MY POISONED LAND
Tran To Nga
Tran To Nga has two countries: Vietnam and France.
This book is a gripping exploration of a double life. It immerses us in a world of conflict and utopia as the author retraces her life, which led to torture and prison.
Born into a family of intellectuals, Tran To Nga grew up in what was then French Indochina and witnessed the fight for independence at close quarters. While proving a brilliant student in Saigon and then Hanoi, she joined the ranks of the Communists to “free” South Vietnam from the Americans. For many years, while the conflict raged, she lived in the jungle, in resistance fighters’ camps. Her life was turned upside down when US military planes dropped huge quantities of herbicide over the forests where she was hiding with her comrades.
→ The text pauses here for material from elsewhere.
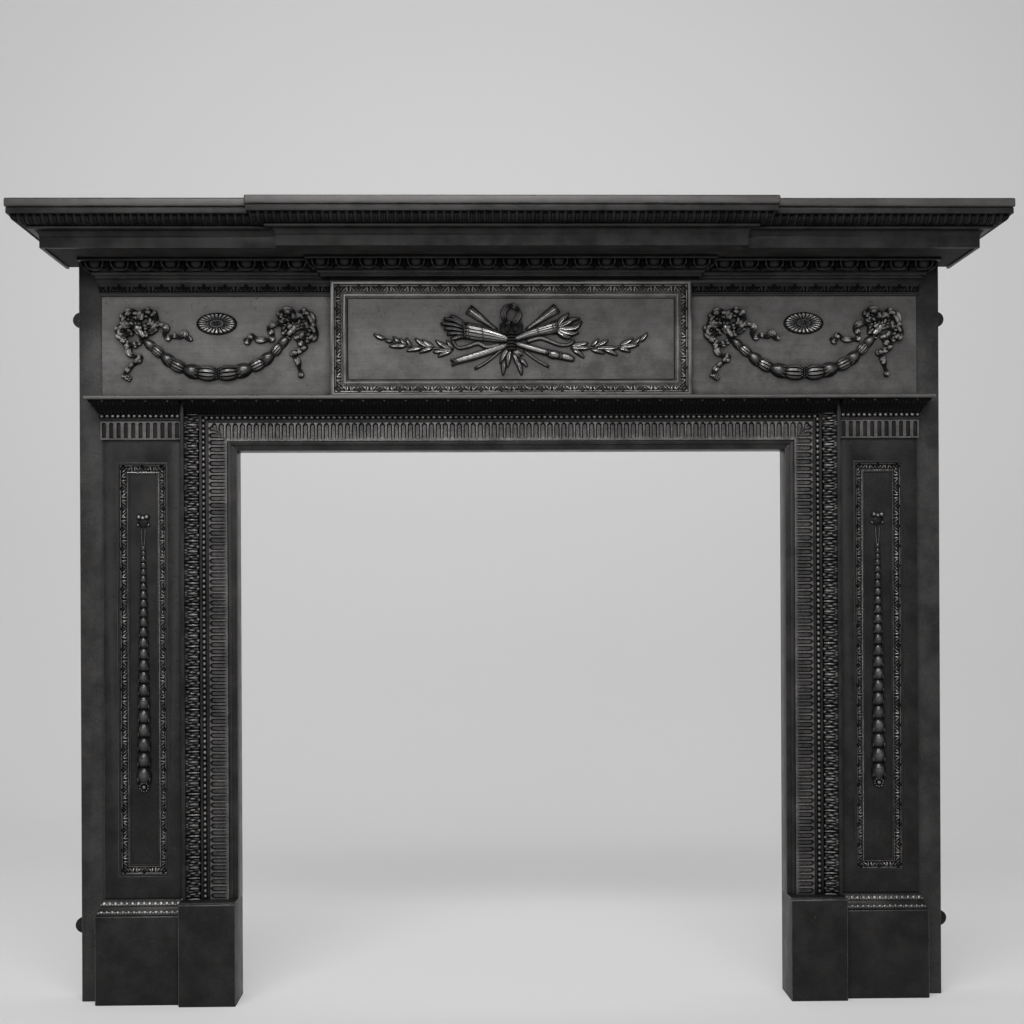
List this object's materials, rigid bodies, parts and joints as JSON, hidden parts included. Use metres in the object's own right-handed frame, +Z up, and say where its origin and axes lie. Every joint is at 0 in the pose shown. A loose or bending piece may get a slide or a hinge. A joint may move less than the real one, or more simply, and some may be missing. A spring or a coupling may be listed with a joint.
{
  "type": "fireplace surround",
  "caption": "Cast iron fireplace surround with a breakfront shelf, garlanded frieze, fluted architrave and panelled pilasters on plinths.",
  "frame": {"origin": "on the hearth, in the middle of the box that holds the surround", "axes": "+X to the right seen from the room, +Y back to the wall, +Z up"},
  "size_m": [1.584, 0.2284, 1.2945],
  "materials": {
    "cast_iron": "blacked, satin, worn brighter on the raised leaves",
    "plain_iron": "blacked, satin, faintly clouded",
    "shelf_iron": "blacked, fine-grained top, worn arris",
    "panel_iron": "polished grey iron, mottled and pitted",
    "ornament_iron": "blacked, semi-gloss",
    "rough_iron": "as cast, dull, hidden at the back",
    "steel_fixings": "plain steel, dulled"
  },
  "bodies": {
    "root": {"shelf_plate": "shelf_iron", "cornice_left": "cast_iron", "cornice_centre": "cast_iron", "cornice_right": "cast_iron", "soffit_plate": "rough_iron", "shelf_rail": "rough_iron", "shelf_ribs": "rough_iron", "egg_dart_left": "cast_iron", "egg_dart_centre": "cast_iron", "egg_dart_right": "cast_iron", "frieze_left": "panel_iron", "frieze_right": "panel_iron", "frieze_cap_left": "cast_iron", "frieze_cap_right": "cast_iron", "tablet_plate": "panel_iron", "tablet_frame": "cast_iron", "tablet_trophy": "ornament_iron", "garland_left": "ornament_iron", "garland_right": "ornament_iron", "ribbon_bows": "ornament_iron", "oval_paterae": "ornament_iron", "ledge": "plain_iron", "lintel_leaf": "cast_iron", "lintel": "cast_iron", "architrave_left": "cast_iron", "architrave_right": "cast_iron", "capital_left": "cast_iron", "capital_right": "cast_iron", "pilaster_left": "plain_iron", "pilaster_right": "plain_iron", "panel_left": "cast_iron", "panel_right": "cast_iron", "husk_drop_left": "ornament_iron", "husk_drop_right": "ornament_iron", "base_mould_left": "cast_iron", "base_mould_right": "cast_iron", "plinth_left": "plain_iron", "plinth_right": "plain_iron", "block_left": "plain_iron", "block_right": "plain_iron", "side_return_left": "plain_iron", "side_return_right": "plain_iron", "fixing_lugs": "plain_iron", "tie_bars": "rough_iron", "corner_plates": "rough_iron", "leg_bolts": "steel_fixings", "leg_nuts": "steel_fixings", "frame_screws": "steel_fixings"}
  },
  "joints": []
}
This so-called Agent Orange had devastating effects: the ground was polluted and hundreds of thousands of people contaminated. Nga was personally affected by the toxic clouds and lost her first baby girl to a gruesome illness. The effects are transmitted and aggravated in successive generations, and her other two daughters in turn developed serious illnesses.
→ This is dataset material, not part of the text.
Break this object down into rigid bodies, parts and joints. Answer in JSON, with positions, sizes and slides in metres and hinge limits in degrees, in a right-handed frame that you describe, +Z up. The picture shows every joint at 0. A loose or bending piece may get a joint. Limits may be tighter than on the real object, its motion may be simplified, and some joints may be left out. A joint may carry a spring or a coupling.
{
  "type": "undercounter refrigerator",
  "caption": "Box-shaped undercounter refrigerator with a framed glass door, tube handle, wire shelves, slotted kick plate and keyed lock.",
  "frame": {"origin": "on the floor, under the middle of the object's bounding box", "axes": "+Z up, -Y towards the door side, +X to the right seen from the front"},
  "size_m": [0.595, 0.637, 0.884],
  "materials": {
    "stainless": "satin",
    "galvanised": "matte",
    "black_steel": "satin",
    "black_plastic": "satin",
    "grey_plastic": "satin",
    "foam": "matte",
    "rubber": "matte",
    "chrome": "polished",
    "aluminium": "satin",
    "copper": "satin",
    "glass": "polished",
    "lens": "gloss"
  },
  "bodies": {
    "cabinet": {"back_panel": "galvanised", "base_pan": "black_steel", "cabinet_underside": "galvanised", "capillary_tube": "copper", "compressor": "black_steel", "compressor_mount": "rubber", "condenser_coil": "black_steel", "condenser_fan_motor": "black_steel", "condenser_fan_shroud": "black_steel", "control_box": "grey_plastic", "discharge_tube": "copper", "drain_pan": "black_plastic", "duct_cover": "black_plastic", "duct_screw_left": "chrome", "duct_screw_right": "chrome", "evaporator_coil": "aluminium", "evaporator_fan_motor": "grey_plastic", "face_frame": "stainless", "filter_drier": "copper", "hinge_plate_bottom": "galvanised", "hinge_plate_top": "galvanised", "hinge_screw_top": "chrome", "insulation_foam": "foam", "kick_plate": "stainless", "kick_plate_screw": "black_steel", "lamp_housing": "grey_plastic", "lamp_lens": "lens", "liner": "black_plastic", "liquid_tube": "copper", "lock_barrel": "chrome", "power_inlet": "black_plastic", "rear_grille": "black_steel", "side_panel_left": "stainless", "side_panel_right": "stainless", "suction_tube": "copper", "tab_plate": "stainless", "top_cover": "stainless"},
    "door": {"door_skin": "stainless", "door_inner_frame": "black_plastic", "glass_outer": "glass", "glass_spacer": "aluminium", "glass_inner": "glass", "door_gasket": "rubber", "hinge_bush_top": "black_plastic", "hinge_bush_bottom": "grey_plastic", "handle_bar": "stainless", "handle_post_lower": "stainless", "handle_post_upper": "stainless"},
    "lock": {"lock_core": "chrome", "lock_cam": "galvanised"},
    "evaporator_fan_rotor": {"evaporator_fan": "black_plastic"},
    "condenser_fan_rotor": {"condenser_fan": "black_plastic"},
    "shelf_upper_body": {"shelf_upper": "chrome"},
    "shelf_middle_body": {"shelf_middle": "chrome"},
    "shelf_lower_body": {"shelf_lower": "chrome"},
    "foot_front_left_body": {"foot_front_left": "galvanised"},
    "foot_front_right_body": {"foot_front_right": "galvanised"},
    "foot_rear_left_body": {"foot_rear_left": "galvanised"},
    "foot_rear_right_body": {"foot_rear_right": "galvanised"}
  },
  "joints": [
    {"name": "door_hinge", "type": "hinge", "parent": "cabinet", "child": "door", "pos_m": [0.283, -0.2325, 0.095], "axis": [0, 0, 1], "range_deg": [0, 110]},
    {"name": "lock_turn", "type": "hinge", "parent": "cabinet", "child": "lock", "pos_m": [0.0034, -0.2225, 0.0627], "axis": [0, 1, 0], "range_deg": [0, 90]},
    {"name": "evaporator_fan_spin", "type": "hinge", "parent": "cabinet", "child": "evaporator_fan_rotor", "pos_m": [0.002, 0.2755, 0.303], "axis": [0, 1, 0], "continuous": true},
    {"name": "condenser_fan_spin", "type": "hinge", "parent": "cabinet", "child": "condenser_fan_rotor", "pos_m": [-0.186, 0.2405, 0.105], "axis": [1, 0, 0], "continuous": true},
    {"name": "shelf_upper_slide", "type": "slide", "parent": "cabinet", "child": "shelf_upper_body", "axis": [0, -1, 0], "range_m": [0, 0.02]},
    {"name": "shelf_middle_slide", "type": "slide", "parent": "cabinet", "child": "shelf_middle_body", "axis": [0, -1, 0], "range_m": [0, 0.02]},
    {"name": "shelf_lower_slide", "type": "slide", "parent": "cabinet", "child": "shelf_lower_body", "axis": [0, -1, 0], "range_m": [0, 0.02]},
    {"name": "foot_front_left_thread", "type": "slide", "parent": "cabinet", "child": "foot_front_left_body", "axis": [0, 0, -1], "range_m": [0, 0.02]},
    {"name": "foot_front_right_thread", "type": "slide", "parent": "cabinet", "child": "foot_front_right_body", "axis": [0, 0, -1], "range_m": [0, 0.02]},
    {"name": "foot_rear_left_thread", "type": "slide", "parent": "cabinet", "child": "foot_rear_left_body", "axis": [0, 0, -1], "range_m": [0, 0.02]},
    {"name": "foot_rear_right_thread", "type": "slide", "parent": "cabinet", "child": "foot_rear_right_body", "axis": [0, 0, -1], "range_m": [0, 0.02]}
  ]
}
Today when cases of cancer and physical deformity count in the hundreds of thousands in Vietnam, Nga offers help to the forgotten victims of Agent Orange and, through the French courts, she pursues twenty-six American petrochemical companies that manufactured the herbicides.
Tran To Nga has been decorated with the Légion d’honneur and likes to see herself as a “hyphen, joining” France and Vietnam. After the war, she worked for many years as a headmistress in Ho-Chi-Minh and now devotes herself to victims of Agent Orange.